Dr Singh will have to do more, much more to get his government back on track. Perhaps there is need for a bureaucratic reshuffle as well. That many of his ministers let him down is no secret, but surely what should be more galling to him is the failure of his chosen top bureaucratic team comprising Cabinet Secretary K.M. Chandrashekhar and his Principal Secretary T.K.A. Nair. These are the people he chose and nurtured with the expectation that they would ensure that his government works smoothly, his agenda moves forward and his flanks are protected from the activities of wayward ministers. They have managed to do none of these things.
Mr Nair as a retired civil servant serves at the will of the PM, but Chandrashekhar has received two unprecedented extensions in service after he retired. Within the system he is known as a decent, even cerebral man. But in hindsight, perhaps, it can be said that he has lacked the “can do” personality that a CabSec must have.
The CabSec is no ordinary bureaucrat. As the head of the civil service and the chair of the informal Committee of Secretaries, he effectively runs the day-to-day affairs of the government, supervises the country’s nuclear weapons programme and clears logjams across the governmental system. He is also the “coordinating secretary” in a number of areas— the civil servant charged with looking after a particular subject. The two important areas he looked after in the last couple of years are the Commonwealth Games and prices, both of which have formed the vortex that threatens to pull the government down.
The failure with prices has been more serious and was brought out most illustratively by an extraordinary document issued from the prime minister’s office. Though issued by his media adviser, it seemed to be a haphazardly thrown together list of things the entire government planned to counter the price rise. The document, simultaneously a mea culpa and a cri de coeur is also an effort to pass the buck. In a peculiar way, it sums up all that has gone wrong with Dr Singh’s second government.
That it was a bureaucratic grab bag is apparent from the collection of proposals that went into the 3-page document. First, the blame — on late rains for the onions and, on the rising incomes and, curiously, “inclusiveness” programmes, for the increased prices of milk, fish, meat and eggs. Then were the usual empty threats against hoarders and the pathetic calls for awareness campaigns involving Resident Welfare Associations, as though all of India is some kind of a South Delhi suburb.
Along with the homilies on the need to enhance productivity and diversification of agriculture are two sound proposals on the need to review the Agricultural Produce Market Committee Acts, and the somewhat shaded hint of the need for FDI in organised retail chains.

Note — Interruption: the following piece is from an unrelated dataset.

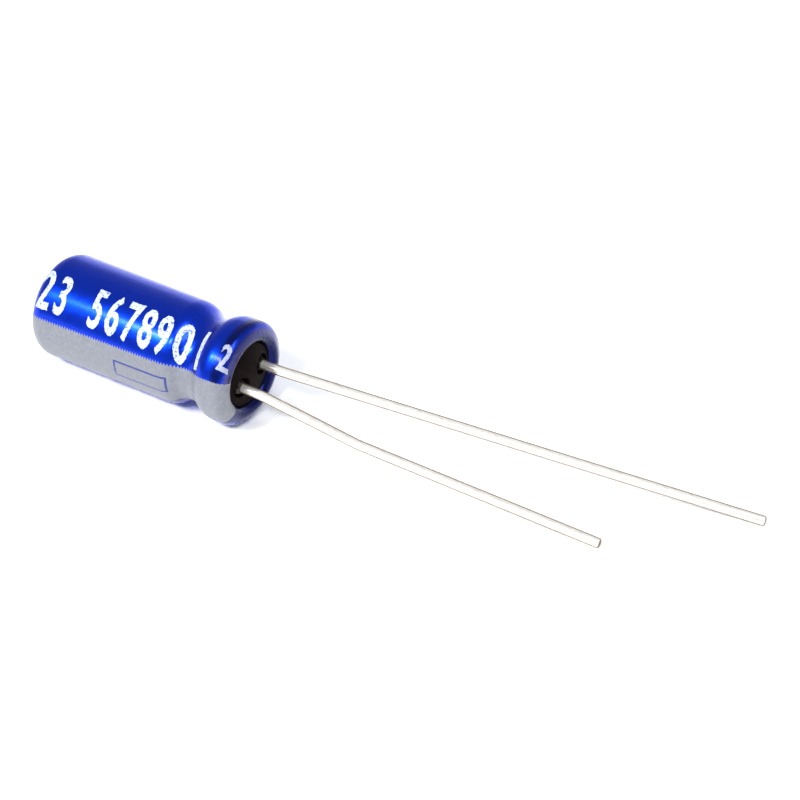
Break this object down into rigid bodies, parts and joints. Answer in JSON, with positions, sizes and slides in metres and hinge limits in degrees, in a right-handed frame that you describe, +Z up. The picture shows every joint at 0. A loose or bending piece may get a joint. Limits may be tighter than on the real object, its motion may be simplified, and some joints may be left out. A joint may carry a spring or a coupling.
{
  "type": "electrolytic capacitor",
  "caption": "Radial electrolytic capacitor lying on its side: crimped can in a printed blue film, rubber seal, and stiff wire leads splayed and cut to different lengths.",
  "frame": {"origin": "centre of the seating plane, where the crimped lip's face would meet a board, on the can's axis", "axes": "+X along the can's axis toward the leads, +Z up as the capacitor lies on a bench"},
  "size_m": [0.0364, 0.0092, 0.0052],
  "materials": {
    "film": "glossy blue shrink film, with a pale grey stripe and white print",
    "can": "drawn, bright",
    "seal": "moulded, matt black",
    "tab": "bright drawn rod, pressed flat",
    "lead": "bright tin plate on steel wire",
    "paper": "electrolyte-soaked tissue",
    "anode_foil": "etched, matt",
    "cathode_foil": "satin",
    "tape": "thin film tape"
  },
  "bodies": {
    "root": {"sleeve": "film", "can": "can", "rubber_seal": "seal", "anode_tab": "tab", "cathode_tab": "tab", "anode_lead": "lead", "cathode_lead": "lead", "inner_separator": "paper", "anode_foil": "anode_foil", "outer_separator": "paper", "cathode_foil": "cathode_foil", "closing_tape": "tape"}
  },
  "joints": []
}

There was a touch of the farcical, too, in the declaration that NAFED and National Cooperative Consumers Federation (NCCF) would sell onions at Rs 35 a kilo at their retail outlets. To see what had been done I trawled the net and checked the websites of both organisations. And here’s the gem: A PTI report of Saturday 15th, two days after the PMO press note declared that “20 tempos loaded with a cumulative quantity of about 8000 kg of onions [had been sent out to] different localities in the national capital to sell the vegetable at Rs 35 a kg to the common people.” Since 2 kilos per family was the norm, a grand total of 4,000 Delhi households had presumably benefited. There is nothing in the website to suggest that such sales took place outside Delhi. It is not known how many kilos the NCCF sold, but its website lists a grand total of 14 retail outlets, all in New Delhi.
Just as “security” really means the safety of Lutyens Delhi, where the babus and netas reside, price control, too, seems to have meant taking measures in Delhi. Maybe the foxy babus had another goal in mind—to ensure that the masses in Delhi remain quiescent and do not do a Tunisia here. Uprisings elsewhere can easily be suppressed, but food riots in Delhi are quite another thing.
But this is to digress.
Tucked away at the end of the document were the two issues that are germane to our critique. The government, it said, had decided to set up an inter-ministerial group under the Chief Economic Adviser Kaushik Basu to review and monitor the situation.
For the past forty years or so, it is the Cabinet Secretary who has chaired a committee of concerned secretaries who monitor the food prices. The committee met monthly, but when the price pressure was high, it would meet more frequently. Its job was to take quick decisions—ban export, increase import, order raids, get the railways to move commodities fast and tweak rules in ways that only the babus can to ease the pressure. Clearly, the committee had not done its work in recent times. Having failed on the job, the Cabinet Secretary and his colleagues, have retreated to the margins and pushed the Chief Economic Adviser to the centre stage knowing that he has great prestige, but little executive authority. This new inter-ministerial body is a needless layer in the mechanisms to fight rising prices. All it does is to lengthen the time taken for an effective executive response to a crisis and, perhaps more important, help spread the blame for
any failure wider.
The shoddy document only serves to illustrate how ill served the PM has been by his bureaucratic team. Lacking dependable ministers, he invested a great deal of power and authority on them. But, as any fair accounting will reveal, he has got little in return.